RECORDS TO PROCESS:
==*==
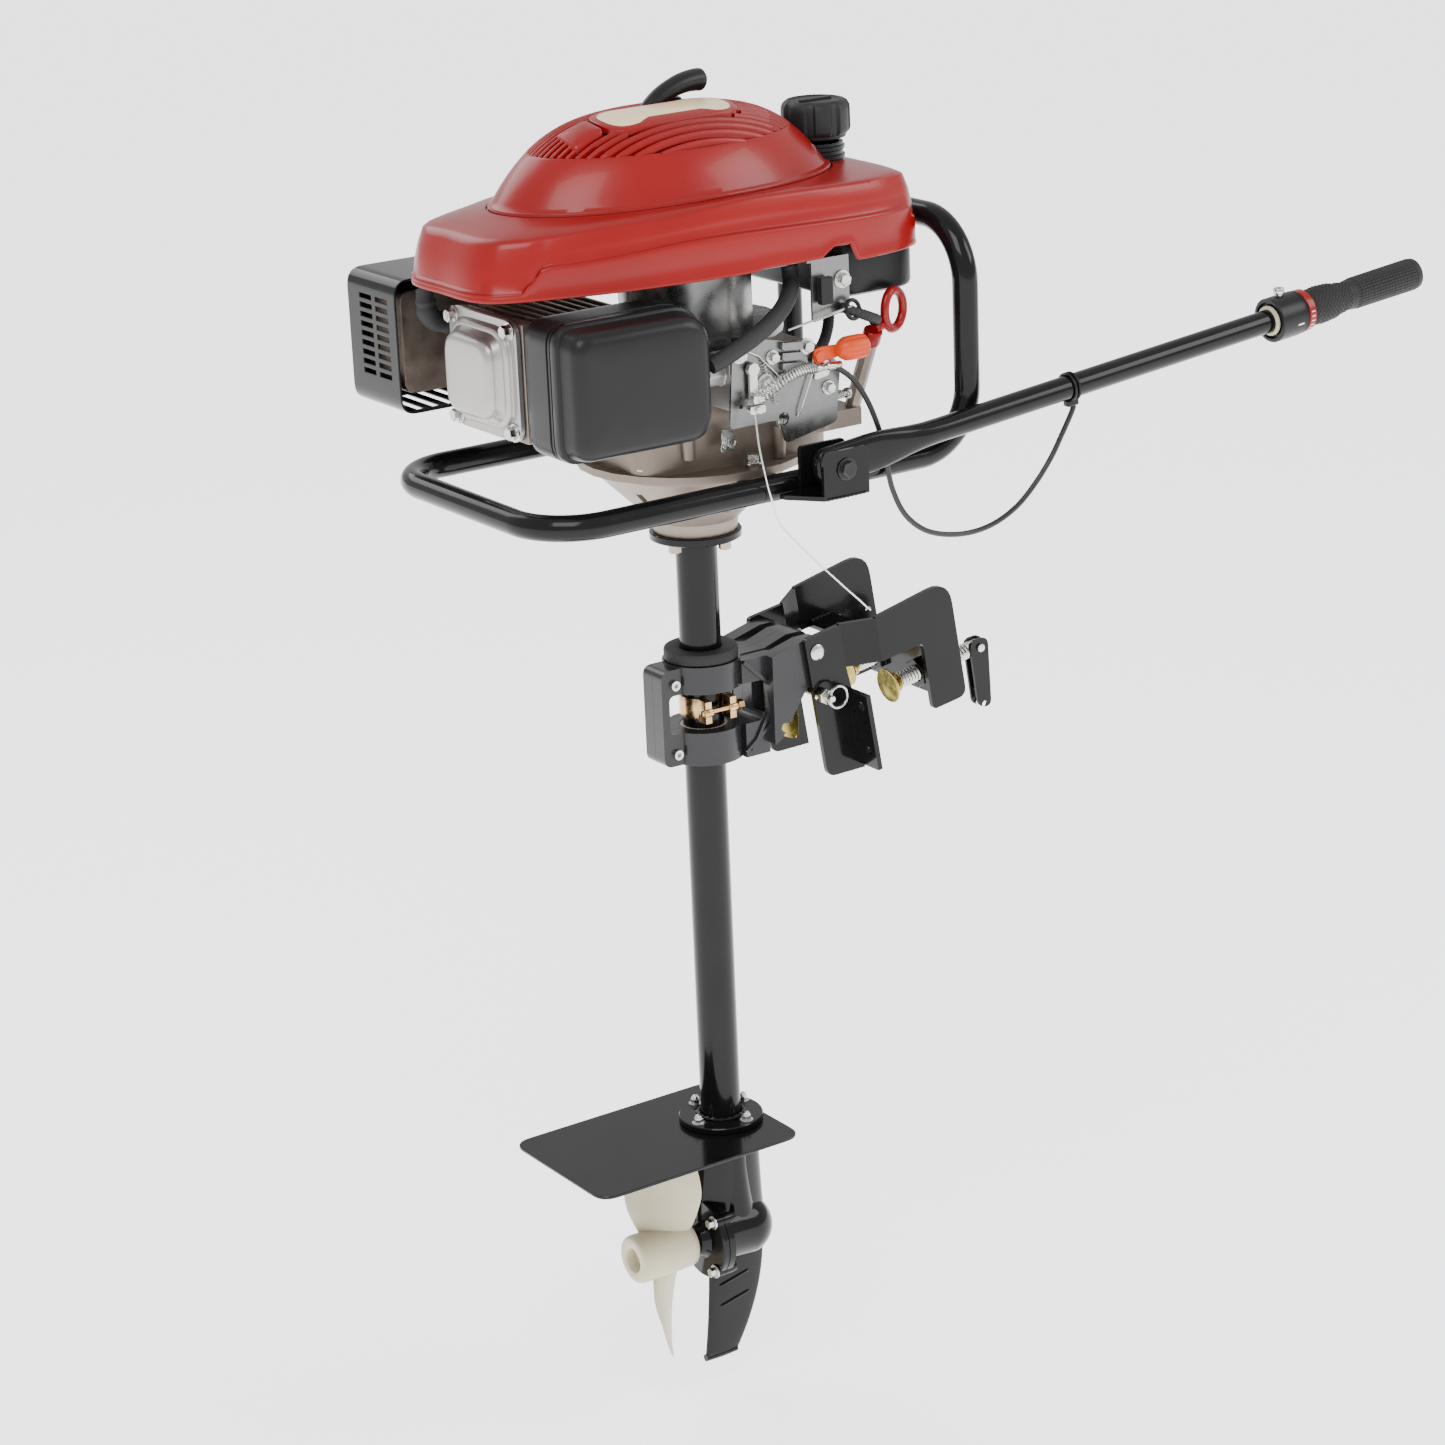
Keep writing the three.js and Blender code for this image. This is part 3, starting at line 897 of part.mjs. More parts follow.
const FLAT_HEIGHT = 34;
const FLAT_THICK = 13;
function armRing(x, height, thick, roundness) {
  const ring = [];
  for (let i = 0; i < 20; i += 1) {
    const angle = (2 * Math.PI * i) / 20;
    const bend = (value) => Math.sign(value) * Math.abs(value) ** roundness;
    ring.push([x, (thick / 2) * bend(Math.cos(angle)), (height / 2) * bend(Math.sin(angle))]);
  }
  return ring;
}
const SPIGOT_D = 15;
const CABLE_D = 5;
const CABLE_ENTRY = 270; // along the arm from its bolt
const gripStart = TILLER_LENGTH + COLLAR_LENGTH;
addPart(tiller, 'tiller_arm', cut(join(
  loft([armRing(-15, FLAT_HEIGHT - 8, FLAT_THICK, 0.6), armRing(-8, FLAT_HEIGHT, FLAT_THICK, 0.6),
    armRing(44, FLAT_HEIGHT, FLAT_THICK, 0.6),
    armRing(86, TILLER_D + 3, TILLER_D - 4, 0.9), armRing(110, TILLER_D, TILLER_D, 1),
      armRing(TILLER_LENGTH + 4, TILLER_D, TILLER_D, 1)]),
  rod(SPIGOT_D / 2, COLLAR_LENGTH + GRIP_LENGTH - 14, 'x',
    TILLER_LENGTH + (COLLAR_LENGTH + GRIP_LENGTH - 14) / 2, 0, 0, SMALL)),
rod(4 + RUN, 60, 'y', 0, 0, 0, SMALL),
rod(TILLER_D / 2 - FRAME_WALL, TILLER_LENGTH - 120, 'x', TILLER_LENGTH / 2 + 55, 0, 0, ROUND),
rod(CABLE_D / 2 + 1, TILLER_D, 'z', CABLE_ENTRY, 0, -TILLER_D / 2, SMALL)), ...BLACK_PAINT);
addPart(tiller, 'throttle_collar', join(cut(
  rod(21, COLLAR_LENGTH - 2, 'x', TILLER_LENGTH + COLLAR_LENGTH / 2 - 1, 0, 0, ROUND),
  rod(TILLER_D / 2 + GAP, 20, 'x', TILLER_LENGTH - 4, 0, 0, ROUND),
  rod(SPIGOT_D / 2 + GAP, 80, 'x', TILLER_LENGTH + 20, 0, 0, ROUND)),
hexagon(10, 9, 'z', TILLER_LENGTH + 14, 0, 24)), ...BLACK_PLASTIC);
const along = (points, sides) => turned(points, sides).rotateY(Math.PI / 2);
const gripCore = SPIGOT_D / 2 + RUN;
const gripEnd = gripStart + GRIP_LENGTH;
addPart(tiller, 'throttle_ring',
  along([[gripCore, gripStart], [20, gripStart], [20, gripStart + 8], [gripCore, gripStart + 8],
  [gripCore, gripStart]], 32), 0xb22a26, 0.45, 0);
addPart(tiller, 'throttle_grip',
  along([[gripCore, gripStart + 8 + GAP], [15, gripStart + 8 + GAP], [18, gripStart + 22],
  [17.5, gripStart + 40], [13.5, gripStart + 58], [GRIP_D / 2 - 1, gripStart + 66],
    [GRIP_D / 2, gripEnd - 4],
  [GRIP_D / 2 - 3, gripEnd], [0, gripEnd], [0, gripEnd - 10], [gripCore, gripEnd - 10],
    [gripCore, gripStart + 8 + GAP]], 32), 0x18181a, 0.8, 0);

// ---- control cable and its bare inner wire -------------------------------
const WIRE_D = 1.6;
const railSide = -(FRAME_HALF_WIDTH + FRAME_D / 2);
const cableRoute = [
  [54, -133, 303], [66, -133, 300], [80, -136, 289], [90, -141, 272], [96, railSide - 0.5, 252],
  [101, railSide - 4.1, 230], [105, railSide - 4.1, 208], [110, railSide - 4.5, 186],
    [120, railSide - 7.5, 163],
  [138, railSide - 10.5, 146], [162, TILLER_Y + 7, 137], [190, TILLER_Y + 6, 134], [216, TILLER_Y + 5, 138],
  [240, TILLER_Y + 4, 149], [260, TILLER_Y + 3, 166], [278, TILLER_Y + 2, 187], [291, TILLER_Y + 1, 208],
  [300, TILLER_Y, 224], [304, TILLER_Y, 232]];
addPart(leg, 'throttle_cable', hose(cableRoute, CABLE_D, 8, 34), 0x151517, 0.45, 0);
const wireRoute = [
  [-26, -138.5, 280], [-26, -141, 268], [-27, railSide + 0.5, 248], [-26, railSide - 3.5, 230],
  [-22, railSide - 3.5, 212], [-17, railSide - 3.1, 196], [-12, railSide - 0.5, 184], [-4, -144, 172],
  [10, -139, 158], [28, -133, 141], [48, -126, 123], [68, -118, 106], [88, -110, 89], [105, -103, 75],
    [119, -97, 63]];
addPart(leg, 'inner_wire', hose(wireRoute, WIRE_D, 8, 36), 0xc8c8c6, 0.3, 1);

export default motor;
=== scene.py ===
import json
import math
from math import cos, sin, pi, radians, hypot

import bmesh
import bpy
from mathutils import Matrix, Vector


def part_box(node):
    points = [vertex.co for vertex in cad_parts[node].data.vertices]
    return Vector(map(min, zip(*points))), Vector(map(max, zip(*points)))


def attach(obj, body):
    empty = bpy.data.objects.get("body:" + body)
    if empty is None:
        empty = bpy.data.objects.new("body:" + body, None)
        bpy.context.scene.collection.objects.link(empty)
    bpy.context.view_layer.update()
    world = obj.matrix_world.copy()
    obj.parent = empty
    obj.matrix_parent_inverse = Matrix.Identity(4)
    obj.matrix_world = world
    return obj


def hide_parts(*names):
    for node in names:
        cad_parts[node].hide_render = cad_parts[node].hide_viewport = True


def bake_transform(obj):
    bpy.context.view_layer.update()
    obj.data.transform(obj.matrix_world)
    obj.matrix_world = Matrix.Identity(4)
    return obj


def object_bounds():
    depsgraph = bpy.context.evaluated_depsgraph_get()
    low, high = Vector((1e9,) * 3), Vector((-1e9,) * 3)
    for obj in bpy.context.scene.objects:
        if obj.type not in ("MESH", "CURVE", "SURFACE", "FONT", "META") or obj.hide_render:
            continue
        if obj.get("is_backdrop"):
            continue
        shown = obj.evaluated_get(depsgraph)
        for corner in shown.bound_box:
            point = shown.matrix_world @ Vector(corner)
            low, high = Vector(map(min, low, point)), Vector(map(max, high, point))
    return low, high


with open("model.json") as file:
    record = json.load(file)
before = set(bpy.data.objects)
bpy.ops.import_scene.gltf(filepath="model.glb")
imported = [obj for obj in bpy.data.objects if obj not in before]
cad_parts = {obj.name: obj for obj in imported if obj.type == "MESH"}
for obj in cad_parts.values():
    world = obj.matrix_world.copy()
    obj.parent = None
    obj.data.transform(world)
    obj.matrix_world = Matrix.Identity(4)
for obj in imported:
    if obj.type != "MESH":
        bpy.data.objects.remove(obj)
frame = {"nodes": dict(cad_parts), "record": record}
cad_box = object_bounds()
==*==
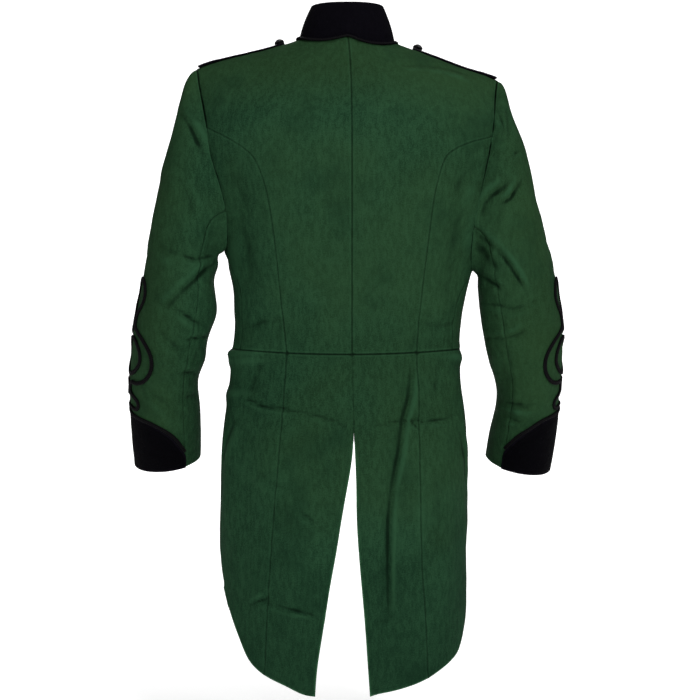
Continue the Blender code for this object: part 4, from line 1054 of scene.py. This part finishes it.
==*==
TASK BRIEF: Only the lines from the one containing "obj.parent = None" through the one containing "cad_box = object_bounds()" are to be retyped, both boundary lines included, with no other material.

RESULT:
    obj.parent = None
    obj.data.transform(world)
    obj.matrix_world = Matrix.Identity(4)
for obj in imported:
    if obj.type != "MESH":
        bpy.data.objects.remove(obj)
frame = {"nodes": dict(cad_parts), "record": record}
cad_box = object_bounds()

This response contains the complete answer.